··· Dataset excerpt ···

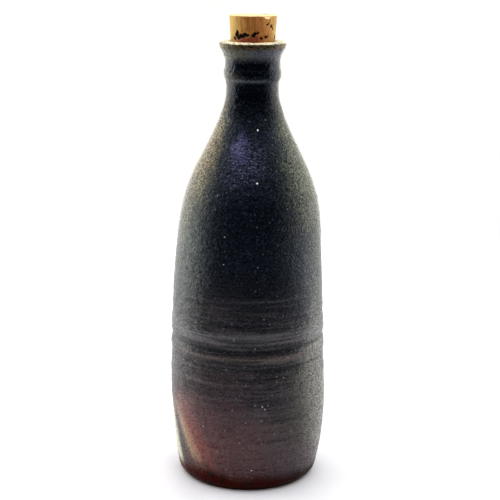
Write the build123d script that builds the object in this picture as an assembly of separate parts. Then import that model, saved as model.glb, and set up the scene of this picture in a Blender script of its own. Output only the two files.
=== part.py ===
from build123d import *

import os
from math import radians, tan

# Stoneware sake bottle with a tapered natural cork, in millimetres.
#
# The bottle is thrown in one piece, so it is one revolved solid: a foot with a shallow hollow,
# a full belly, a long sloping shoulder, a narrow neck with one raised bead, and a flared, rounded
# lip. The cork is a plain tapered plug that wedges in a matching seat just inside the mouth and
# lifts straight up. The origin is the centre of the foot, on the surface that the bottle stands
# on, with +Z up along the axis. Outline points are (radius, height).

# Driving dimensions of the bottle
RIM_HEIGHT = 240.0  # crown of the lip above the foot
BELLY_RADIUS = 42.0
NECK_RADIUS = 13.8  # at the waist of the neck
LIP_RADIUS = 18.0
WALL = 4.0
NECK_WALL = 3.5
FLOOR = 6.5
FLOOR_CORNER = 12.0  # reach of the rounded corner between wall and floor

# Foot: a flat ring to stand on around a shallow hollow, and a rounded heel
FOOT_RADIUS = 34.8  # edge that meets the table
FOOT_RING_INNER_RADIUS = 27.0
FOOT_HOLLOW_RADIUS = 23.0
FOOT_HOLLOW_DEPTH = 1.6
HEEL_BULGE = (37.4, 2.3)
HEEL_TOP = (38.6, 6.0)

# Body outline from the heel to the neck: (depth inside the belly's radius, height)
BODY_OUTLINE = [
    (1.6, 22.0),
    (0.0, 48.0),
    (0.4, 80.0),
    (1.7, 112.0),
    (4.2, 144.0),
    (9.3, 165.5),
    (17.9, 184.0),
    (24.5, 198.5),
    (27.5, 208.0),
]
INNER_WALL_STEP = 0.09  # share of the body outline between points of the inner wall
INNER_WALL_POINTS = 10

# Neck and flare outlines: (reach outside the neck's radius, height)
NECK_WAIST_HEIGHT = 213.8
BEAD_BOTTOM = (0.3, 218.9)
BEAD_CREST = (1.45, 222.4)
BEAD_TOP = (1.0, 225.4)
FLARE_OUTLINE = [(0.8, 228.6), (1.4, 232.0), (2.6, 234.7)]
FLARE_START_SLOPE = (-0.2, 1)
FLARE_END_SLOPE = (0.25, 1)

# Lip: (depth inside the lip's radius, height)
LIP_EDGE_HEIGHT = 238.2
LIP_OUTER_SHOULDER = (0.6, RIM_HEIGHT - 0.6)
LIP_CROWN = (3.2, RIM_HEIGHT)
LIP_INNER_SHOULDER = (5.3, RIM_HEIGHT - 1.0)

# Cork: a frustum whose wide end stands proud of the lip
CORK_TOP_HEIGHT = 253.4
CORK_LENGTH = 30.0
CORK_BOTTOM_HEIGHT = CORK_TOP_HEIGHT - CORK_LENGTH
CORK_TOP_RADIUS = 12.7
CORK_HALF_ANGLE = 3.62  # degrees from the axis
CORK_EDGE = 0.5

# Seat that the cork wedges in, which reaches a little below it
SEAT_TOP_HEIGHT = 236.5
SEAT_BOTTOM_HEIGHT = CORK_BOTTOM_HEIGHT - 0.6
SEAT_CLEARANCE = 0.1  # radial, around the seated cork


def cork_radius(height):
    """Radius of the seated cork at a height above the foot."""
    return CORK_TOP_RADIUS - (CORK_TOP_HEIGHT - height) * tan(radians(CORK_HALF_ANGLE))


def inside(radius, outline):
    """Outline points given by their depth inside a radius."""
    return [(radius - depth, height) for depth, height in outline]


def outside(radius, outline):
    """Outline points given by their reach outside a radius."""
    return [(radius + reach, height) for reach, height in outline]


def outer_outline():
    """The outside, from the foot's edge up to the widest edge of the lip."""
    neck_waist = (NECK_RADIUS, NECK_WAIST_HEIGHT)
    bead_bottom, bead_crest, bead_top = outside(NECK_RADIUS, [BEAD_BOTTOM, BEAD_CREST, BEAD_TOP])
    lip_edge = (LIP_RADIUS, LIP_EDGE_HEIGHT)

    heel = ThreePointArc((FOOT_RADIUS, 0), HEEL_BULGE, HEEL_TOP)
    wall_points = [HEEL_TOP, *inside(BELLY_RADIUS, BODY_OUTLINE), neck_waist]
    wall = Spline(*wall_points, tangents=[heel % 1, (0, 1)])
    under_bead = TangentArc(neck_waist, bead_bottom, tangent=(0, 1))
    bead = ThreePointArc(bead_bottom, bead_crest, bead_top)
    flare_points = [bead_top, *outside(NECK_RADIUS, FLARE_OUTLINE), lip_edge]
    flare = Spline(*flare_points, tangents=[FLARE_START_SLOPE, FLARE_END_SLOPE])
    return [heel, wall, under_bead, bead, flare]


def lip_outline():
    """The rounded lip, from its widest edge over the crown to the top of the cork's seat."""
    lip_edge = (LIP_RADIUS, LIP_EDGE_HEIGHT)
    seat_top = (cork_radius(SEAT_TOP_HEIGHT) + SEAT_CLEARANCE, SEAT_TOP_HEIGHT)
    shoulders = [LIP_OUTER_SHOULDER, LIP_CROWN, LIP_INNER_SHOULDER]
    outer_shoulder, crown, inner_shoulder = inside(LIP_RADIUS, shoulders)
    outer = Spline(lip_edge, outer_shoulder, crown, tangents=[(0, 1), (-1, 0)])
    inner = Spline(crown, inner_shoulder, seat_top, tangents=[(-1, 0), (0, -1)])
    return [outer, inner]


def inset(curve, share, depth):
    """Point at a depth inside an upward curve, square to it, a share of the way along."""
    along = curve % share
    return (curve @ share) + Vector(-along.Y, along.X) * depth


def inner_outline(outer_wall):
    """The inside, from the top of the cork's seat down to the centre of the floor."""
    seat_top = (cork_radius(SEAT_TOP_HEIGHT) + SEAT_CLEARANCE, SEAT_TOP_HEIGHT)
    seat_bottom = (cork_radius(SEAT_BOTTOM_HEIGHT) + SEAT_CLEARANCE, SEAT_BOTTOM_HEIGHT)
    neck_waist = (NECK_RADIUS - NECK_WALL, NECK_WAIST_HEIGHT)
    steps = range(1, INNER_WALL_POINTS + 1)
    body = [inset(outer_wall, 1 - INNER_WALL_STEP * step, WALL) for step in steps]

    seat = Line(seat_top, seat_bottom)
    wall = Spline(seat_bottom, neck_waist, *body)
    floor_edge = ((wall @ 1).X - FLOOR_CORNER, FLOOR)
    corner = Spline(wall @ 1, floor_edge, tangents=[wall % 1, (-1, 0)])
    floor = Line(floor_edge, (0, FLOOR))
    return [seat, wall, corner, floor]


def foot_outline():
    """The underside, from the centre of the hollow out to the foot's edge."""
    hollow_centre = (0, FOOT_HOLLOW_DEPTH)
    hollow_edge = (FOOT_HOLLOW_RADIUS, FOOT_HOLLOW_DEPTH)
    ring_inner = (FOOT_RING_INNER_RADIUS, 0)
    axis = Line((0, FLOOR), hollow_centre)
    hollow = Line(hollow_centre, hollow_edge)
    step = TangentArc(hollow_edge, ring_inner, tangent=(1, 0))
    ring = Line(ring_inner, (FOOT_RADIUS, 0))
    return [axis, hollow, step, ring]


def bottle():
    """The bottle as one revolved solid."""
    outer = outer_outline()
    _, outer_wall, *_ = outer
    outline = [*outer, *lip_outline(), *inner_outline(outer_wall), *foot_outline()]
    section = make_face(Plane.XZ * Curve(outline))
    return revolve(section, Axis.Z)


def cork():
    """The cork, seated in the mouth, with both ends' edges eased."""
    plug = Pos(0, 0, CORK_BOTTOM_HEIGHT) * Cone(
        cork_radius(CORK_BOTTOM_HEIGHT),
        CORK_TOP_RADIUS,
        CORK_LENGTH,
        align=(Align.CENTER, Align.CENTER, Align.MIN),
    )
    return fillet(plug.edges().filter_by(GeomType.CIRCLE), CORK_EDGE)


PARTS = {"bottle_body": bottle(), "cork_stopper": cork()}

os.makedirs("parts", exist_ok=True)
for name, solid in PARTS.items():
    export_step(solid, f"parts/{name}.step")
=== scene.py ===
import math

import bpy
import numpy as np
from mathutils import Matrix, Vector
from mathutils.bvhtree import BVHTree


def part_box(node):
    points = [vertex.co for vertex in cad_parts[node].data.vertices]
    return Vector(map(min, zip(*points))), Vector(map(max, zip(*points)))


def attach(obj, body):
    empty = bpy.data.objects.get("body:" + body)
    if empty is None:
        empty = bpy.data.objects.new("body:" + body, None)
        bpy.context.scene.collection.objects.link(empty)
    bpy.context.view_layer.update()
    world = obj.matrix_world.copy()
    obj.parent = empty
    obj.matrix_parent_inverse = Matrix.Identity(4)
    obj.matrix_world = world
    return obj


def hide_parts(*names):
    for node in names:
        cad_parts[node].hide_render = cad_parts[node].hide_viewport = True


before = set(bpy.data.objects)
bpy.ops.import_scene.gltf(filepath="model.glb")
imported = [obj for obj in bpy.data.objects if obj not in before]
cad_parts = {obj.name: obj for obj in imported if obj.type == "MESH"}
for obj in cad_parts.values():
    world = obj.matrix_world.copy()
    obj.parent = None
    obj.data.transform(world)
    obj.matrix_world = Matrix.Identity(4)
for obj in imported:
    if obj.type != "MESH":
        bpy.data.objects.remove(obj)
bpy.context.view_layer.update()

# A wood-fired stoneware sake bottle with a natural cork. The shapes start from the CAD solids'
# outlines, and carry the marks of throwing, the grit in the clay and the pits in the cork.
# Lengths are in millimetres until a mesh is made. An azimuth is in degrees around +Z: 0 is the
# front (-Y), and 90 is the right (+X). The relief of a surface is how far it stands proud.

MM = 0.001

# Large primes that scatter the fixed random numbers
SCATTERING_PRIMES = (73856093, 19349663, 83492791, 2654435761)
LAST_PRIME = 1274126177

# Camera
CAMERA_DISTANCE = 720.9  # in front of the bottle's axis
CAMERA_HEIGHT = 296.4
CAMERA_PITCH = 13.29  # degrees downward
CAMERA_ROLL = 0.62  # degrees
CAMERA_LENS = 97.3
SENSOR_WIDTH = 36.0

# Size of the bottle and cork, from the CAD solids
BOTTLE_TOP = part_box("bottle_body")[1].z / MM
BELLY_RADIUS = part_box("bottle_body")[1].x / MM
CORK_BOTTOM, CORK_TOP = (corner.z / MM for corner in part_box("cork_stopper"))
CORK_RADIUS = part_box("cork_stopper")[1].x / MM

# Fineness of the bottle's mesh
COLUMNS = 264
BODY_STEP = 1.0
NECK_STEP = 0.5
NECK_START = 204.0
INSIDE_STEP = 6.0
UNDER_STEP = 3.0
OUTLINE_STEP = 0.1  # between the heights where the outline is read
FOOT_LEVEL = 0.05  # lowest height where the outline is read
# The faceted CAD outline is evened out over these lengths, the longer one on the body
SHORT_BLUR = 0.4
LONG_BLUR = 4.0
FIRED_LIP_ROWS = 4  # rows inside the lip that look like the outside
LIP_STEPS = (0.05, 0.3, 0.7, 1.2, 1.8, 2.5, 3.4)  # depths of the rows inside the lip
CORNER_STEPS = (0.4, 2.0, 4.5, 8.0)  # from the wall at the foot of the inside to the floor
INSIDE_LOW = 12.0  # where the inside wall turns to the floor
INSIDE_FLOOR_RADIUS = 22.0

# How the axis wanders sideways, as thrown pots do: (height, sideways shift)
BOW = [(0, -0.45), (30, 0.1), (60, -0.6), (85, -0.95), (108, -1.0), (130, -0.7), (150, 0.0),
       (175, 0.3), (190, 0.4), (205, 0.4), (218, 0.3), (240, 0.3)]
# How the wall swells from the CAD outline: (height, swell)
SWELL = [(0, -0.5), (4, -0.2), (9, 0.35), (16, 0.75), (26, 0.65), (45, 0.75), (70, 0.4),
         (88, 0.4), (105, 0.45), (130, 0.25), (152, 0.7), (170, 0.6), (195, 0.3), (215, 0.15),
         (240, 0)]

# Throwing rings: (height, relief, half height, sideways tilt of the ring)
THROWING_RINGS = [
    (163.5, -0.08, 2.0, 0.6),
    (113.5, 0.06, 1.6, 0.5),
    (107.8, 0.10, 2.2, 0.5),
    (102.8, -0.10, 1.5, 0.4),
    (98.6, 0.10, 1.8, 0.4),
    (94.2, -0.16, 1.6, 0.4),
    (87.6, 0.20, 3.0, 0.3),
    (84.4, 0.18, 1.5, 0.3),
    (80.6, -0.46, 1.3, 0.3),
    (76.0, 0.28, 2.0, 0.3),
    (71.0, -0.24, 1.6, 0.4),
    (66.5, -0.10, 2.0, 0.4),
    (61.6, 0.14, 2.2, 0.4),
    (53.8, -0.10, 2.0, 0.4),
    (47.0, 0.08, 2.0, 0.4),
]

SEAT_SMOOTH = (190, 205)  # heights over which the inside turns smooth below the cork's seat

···

● **Given exercise**
Only the lines from the top of the data through the line that contains "from math import radians, tan" should be quoted, exactly as they stand.

● **Solved exercise**
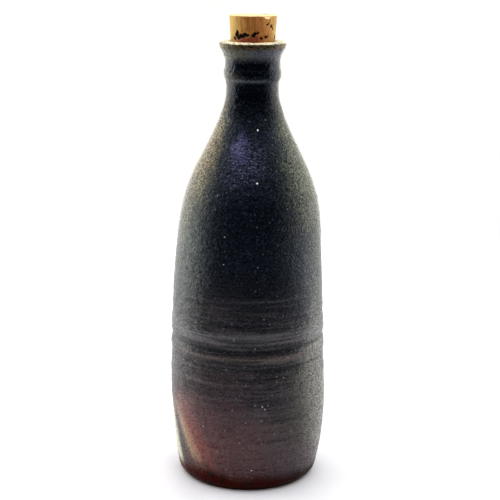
Write the build123d script that builds the object in this picture as an assembly of separate parts. Then import that model, saved as model.glb, and set up the scene of this picture in a Blender script of its own. Output only the two files.
=== part.py ===
from build123d import *

import os
from math import radians, tan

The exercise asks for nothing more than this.